Por que a Dinamarca chamaria a atenção? Nada menos que 30,22% é o patamar de participação relativa dos servidores públicos na máquina pública quando a métrica é quantidade, ou seja, do total de trabalhadores na iniciativa privada e no Estado. 

Suécia, Austrália e Reino Unido vão descendo na tabela, mas sempre com médias elevadas de participação do emprego público. O Brasil está lá embaixo. O Estado do Bem-Estar-Social explica os gastos naqueles três países, enquanto no Brasil todo mundo sabe o tamanho da encrenca que é depender do Estado para qualquer coisa em áreas de atuação do Estado, casos de Educação, Saúde, Segurança Pública, Judiciário.  

Voltando mais uma vez para o ABC Paulista, eu teria muitas dificuldades em cravar com segurança que determinado Município é mais competente para lidar com o custo relativo da máquina pública. Há inúmeras balizas que poderiam ser levantadas, casos do PIB per capital, do Potencial de Consumo per capita, IDH e muito mais. 

PÚBLICO E INDUSTRIAL  

Se tivesse que arriscar, jamais adotaria o tamanho numérico dos batalhões dos servidores públicos municipais em confronto com o total de trabalhadores.  
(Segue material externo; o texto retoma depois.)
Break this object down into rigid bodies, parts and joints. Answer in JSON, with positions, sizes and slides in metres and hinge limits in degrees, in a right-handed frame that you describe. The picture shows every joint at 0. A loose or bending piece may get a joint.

Massas salariais em confronto parecem menos suscetíveis a deformações. Como o setor industrial é comprovadamente a atividade que mais gera riqueza, parece evidente que o confronto de massas salariais de servidores versus industriários torna-se mais correto.  
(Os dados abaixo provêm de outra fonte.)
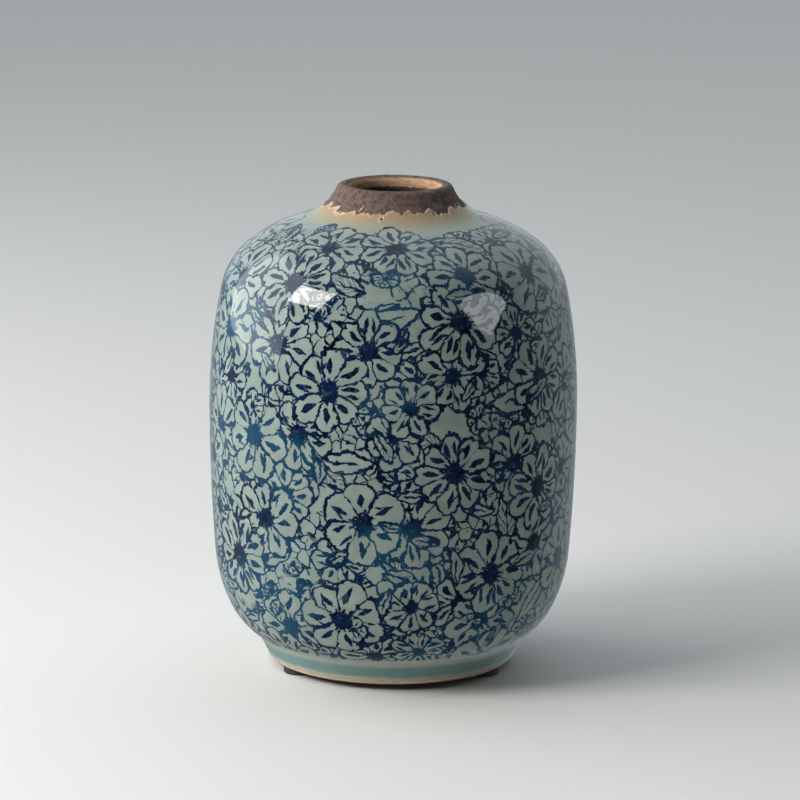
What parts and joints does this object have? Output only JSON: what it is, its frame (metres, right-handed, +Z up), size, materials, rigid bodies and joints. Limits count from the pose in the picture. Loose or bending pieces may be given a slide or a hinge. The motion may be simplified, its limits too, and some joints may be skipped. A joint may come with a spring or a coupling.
{
  "type": "pottery vase",
  "caption": "Barrel-bodied stoneware vase with a short bare clay neck, a leaning foot, blue floral line print under a celadon glaze, and stick-on rubber pads underneath.",
  "frame": {"origin": "middle of the base, on the plane that the pads stand on", "axes": "+Z up the axis the pot was turned on; -Y is the front, between the left and right pads; +X is to the right seen from the front"},
  "size_m": [0.165, 0.165, 0.2189],
  "materials": {
    "bare_clay": "unglazed, dark brown and granular, with an orange throat and foot edge",
    "printed_glaze": "glossy grey-green celadon over a dense cobalt line print of daisies",
    "liner_glaze": "dark brown liner glaze",
    "pad_rubber": "dull black",
    "pad_adhesive": "cloudy adhesive film"
  },
  "bodies": {
    "root": {"clay_body": "bare_clay", "outer_glaze": "printed_glaze", "inner_glaze": "liner_glaze", "foot_pad_left": "pad_rubber", "foot_pad_right": "pad_rubber", "foot_pad_back": "pad_rubber", "pad_adhesive_left": "pad_adhesive", "pad_adhesive_right": "pad_adhesive", "pad_adhesive_back": "pad_adhesive"}
  },
  "joints": []
}
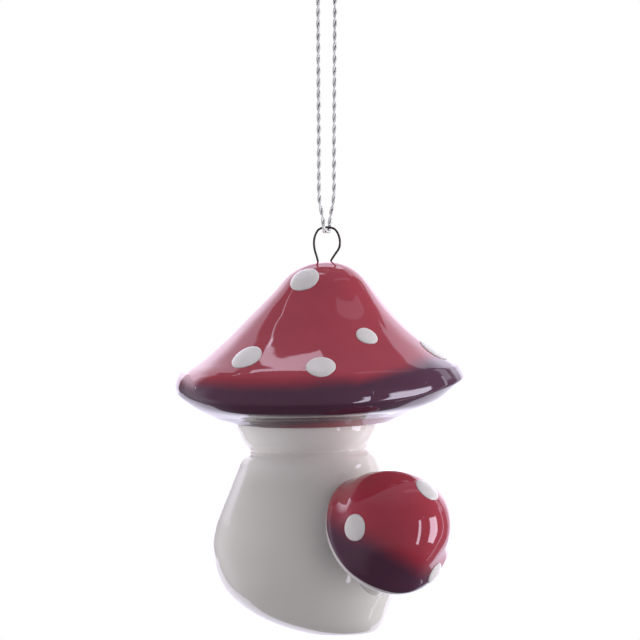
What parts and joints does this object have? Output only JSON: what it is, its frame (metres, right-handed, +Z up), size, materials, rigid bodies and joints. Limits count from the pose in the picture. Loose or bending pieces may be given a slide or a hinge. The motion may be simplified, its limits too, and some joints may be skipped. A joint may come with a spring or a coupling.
{
  "type": "hanging ornament",
  "caption": "Glazed ceramic ornament in the shape of a spotted mushroom with a small one at its side, hung by a wire eye from a loop of metallic cord.",
  "frame": {"origin": "inside top of the cord's loop, where a hook carries the ornament", "axes": "+Z up along the cord, +X to the viewer's right, +Y away from the viewer"},
  "size_m": [0.0616, 0.0624, 0.1758],
  "materials": {
    "red_glaze": "deep red gloss glaze",
    "white_glaze": "warm white gloss glaze",
    "dot_enamel": "raised satin white enamel",
    "eye_wire": "fine wire darkened in the kiln",
    "metallic_cord": "twisted silver metallic cord"
  },
  "bodies": {
    "cord_loop": {"cord_knot": "metallic_cord", "cord_tails": "metallic_cord", "cord_left_strand": "metallic_cord", "cord_right_strand": "metallic_cord"},
    "cord_bight": {"cord_bight": "metallic_cord"},
    "ornament": {"cap_shell": "red_glaze", "wire_eye": "eye_wire", "stem_shell": "white_glaze", "bud_cap": "red_glaze", "bud_stem": "white_glaze", "cap_dot_upper_left": "dot_enamel", "cap_dot_right": "dot_enamel", "cap_dot_left": "dot_enamel", "cap_dot_front": "dot_enamel", "cap_dot_far_right": "dot_enamel", "cap_dot_back_right": "dot_enamel", "cap_dot_back_upper": "dot_enamel", "cap_dot_back": "dot_enamel", "cap_dot_back_left": "dot_enamel", "cap_dot_far_left": "dot_enamel", "bud_dot_left": "dot_enamel", "bud_dot_upper_right": "dot_enamel", "bud_dot_lower_right": "dot_enamel", "bud_dot_back": "dot_enamel"}
  },
  "joints": [
    {"name": "cord_twist", "type": "hinge", "parent": "cord_loop", "child": "cord_bight", "pos_m": [0, 0, -0.065], "axis": [0, 0, 1], "range_deg": [-170, 170]},
    {"name": "eye_nod", "type": "hinge", "parent": "cord_bight", "child": "ornament", "pos_m": [0, 0, -0.075], "axis": [1, 0, 0], "range_deg": [-90, 90]}
  ]
}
Em dezembro de 2021, a soma de salários dos servidores públicos da região alcançava o total de R$ 233.593,27 milhões, enquanto a massa salarial dos industriários registrava R$ 896.889,90 milhões. Ou seja: 26% de participação relativa da máquina pública.  

Esse tema será estendido na medida do possível de pautas que se multiplicam.  

Só para evitar lambadas verbais discriminatórios: tenho uma filha que atua no Sistema Judiciário. Ela se submeteu à disputa meritocrática de concurso público. Acho que deveria ganhar mais do que ganha. Tanto quanto acho que muitos ganham mais do que deveriam e outros ganham sem trabalhar nos escaninhos de cargos comissionados como cabos eleitorais.